• Jumat, 19 September 2025

‎Kasus Korupsi Dana Hibah KONI Lampung Masih Menggantung, Pengamat Desak SP3 Diterbitkan

Jumat, 19 September 2025 - 14.19 WIB
28

‎Pengamat hukum Universitas Bandar Lampung (UBL), Benny Karya Limantara. Foto: Ist.

‎Kupastuntas.co, Bandar Lampung - Kasus dugaan korupsi dana hibah Komite Olahraga Nasional Indonesia (KONI) Lampung tahun anggaran 2020 terus menjadi sorotan publik.

‎Pasalnya, meski Pengadilan Negeri Tanjungkarang melalui putusan praperadilan telah membatalkan penetapan tersangka terhadap Agus Nompitu, penyidikan hingga kini belum dihentikan secara resmi melalui penerbitan Surat Perintah Penghentian Penyidikan (SP3).

‎Kasus ini bermula dari dugaan penyalahgunaan dana hibah KONI Lampung sebesar Rp30 miliar pada tahun 2020.

Kejaksaan Tinggi Lampung kemudian menetapkan dua tersangka, yakni Agus Nompitu (saat itu menjabat Kepala Dinas Tenaga Kerja Provinsi Lampung) dan Frans Nurseto (mantan Sekretaris KONI Lampung).

Audit Badan Pemeriksa Keuangan dan Pembangunan (BPKP) menemukan kerugian negara sebesar Rp2,57 miliar.

‎Agus Nompitu sempat mengundurkan diri dari jabatannya untuk fokus menghadapi perkara.

Pada Mei 2024, Kejati Lampung bahkan menyatakan pemberkasan kasus sudah hampir rampung dan melibatkan ahli keuangan daerah Kemendagri. Namun dalam perkembangannya, Agus mengajukan praperadilan.

‎Pada akhir 2024, hakim praperadilan memutuskan penetapan tersangka terhadap Agus Nompitu tidak sah dan memulihkan status hukumnya menjadi warga biasa.

Meskipun demikian, sampai berita ini diturunkan, penyidik belum mengeluarkan SP3 sehingga perkara masih tercatat dalam tahap penyidikan.

‎Pengamat hukum Universitas Bandar Lampung (UBL), Benny Karya Limantara, menilai kondisi ini menimbulkan problem serius dalam penegakan hukum.

‎“Putusan praperadilan telah membatalkan status tersangka. Secara hukum, Agus Nompitu kembali pada posisi bukan tersangka. Penyidik tidak lagi memiliki dasar sah untuk melanjutkan penyidikan terhadap dirinya,” ujar Benny saat dimintai keterangan, Jumat (19/9/25)

‎Menurutnya, tanpa diterbitkan SP3, perkara akan terus menggantung dan menciptakan legal limbo yang bertentangan dengan hak atas kepastian hukum sebagaimana dijamin Pasal 28D ayat (1) UUD 1945.

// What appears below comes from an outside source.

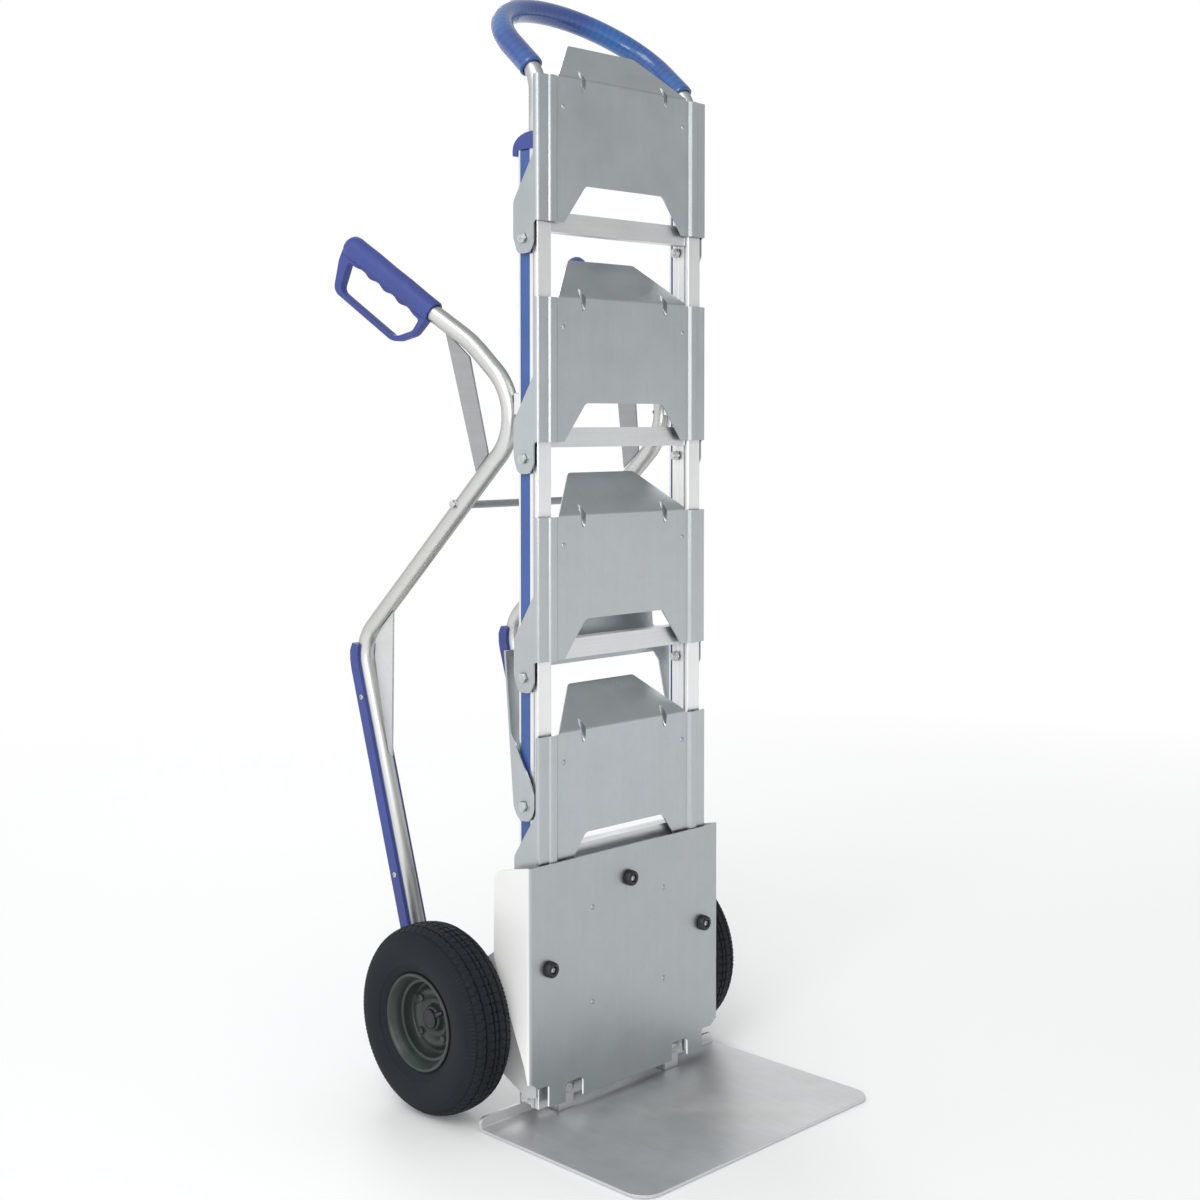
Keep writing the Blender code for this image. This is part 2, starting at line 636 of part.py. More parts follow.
def toe_bolt(side, sign):
    bolt("toe_bolt_" + side, "Y",
         [((sign * TOE_BOLT_X, y, TOE_BOLT_Z), *size) for y, *size in TOE_BOLT])


toe_plate()
bottom_rung()
for side, sign in SIDES:
    toe_bracket(side, sign)
    toe_bolt(side, sign)


# ---------------------------------------------------------------- axle plates, axle and wheels
AXLE_PLATE_INNER, AXLE_PLATE_OUTER = 163.4, 166.2   # |X|
AXLE_HALF = 243.0
AXLE_CAP_R, AXLE_CAP_LENGTH = 13.5, 4.0
SHOULDER_R, SHOULDER_GAP = 14.0, 0.5
HUB_INNER = 34                          # from the wheel's middle to the hub's inboard end
TYRE_R, TYRE_HALF = 130.0, 40.0
RIM_R = 66.5

AXLE_PLATE = [                          # Y, Z, corner radius
    (1.5, 36, 3), (20, 31, 3), (150, 90, 30), (262, 96, 10), (274, 120, 12),
    (262, 160, 12), (160, 168, 30), (38, 252, 6), (1.5, 252, 3)]

# Wheel sections: distance outward from the wheel's middle, radius.
TYRE_OUTSIDE = [                        # from one bead to the shoulder beside the crown
    (-17, 60.6), (-23, 61), (-25.5, 69), (-36, 80), (-TYRE_HALF, 96),
    (-TYRE_HALF + 1, 109), (-TYRE_HALF + 8, 120), (-20, 128)]
TYRE_INSIDE = [(20, 73), (31, 87), (33, 103), (24, 115.5)]
TYRE_SECTION = (TYRE_OUTSIDE + [(0, TYRE_R)] + reflected(TYRE_OUTSIDE)
                + TYRE_INSIDE + [(0, 122)] + reflected(TYRE_INSIDE))

RIM_BORE = AXLE_R + GAP
RIM_SECTION = [
    (-HUB_INNER, RIM_BORE), (-HUB_INNER, 17), (-6, 17), (-6, 36), (-14, 44), (-14, 50),
    (-18, 54), (-27, RIM_R - 9), (-32, RIM_R - 2), (-30, RIM_R), (-24.5, 60), (-17, 57),
    (-10, 52), (10, 52), (17, 57), (24.5, 60), (30, RIM_R), (32, RIM_R - 2),
    (27, RIM_R - 9), (18, 54), (12, 49), (-9, 48), (-10, 44), (-3, 36), (-3, 17),
    (8, 17), (8, RIM_BORE)]


def axle():
    """Axle with a shoulder inboard of each hub and a cap on each end."""
    part = rod("axle", (0, AXLE_Y, AXLE_Z), "X", AXLE_R, 2 * AXLE_HALF, 20, ZINC)
    start = AXLE_PLATE_OUTER + SHOULDER_GAP
    end = WHEEL_X - HUB_INNER - SHOULDER_GAP
    cap_x = AXLE_HALF - AXLE_CAP_LENGTH / 2
    for _, sign in SIDES:
        part = add_rod(part, (sign * (start + end) / 2, AXLE_Y, AXLE_Z), "X",
                       SHOULDER_R, end - start, 20)
        part = add_rod(part, (sign * cap_x, AXLE_Y, AXLE_Z), "X",
                       AXLE_CAP_R, AXLE_CAP_LENGTH, 20)


def axle_plate(side, sign):
    """Side plate on the outside of an upright that carries the axle and the strut's foot."""
    outline = rounded([(y, z) for y, z, _ in AXLE_PLATE], [r for _, _, r in AXLE_PLATE], 2)
    flat("axle_plate_" + side, outline, "YZ", sign * AXLE_PLATE_INNER,
         sign * AXLE_PLATE_OUTER, MILL, holes=[circle(AXLE_Y, AXLE_Z, AXLE_R + GAP, 20)])


def wheel_ring(name, sign, section, steps, material):
    """A closed section turned about the axle, with its origin at the wheel's centre."""
    work = bmesh.new()
    ring = [work.verts.new(metres(x * sign, 0.0, radius)) for x, radius in section]
    for i in range(len(ring)):
        work.edges.new((ring[i], ring[(i + 1) % len(ring)]))
    part = new_part(name + "_section", mesh_from(work, name))
    modifier = part.modifiers.new("turn", "SCREW")
    modifier.axis = "X"
    modifier.steps = modifier.render_steps = steps
    modifier.use_merge_vertices = True
    modifier.merge_threshold = 1e-5
    part = baked(part, name, material, weld=2e-6)
    part.location = metres(sign * WHEEL_X, AXLE_Y, AXLE_Z)
    part.data.shade_smooth()


axle()
for side, sign in SIDES:
    axle_plate(side, sign)
    # pneumatic tyre, open toward the axle
    wheel_ring("tyre_" + side, sign, TYRE_SECTION, 36, TYRE_RUBBER)
    # pressed rim: flanges, drop centre, dished disc and a hub with its bore
    wheel_ring("rim_" + side, sign, RIM_SECTION, 28, RIM_PAINT)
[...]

‎“SP3 adalah instrumen penting kepastian hukum. Dengan SP3, penyidikan berakhir secara formal sehingga subjek hukum terlindungi dari ketidakpastian. Jika penyidik tidak mampu menemukan bukti baru yang sah, maka tidak ada alasan untuk melanjutkan penyidikan,” jelasnya.

‎Benny juga menyinggung asas peradilan cepat, sederhana, dan biaya ringan. Menurutnya, perkara yang berlarut-larut tidak hanya merugikan individu tetapi juga menciderai kredibilitas institusi penegak hukum.

‎Ia merekomendasikan agar penyidik segera menerbitkan SP3 demi tegaknya kepastian hukum, serta mendorong Kejaksaan Tinggi dan Jaksa Agung Muda Bidang Pengawasan memastikan adanya kepatuhan terhadap putusan praperadilan.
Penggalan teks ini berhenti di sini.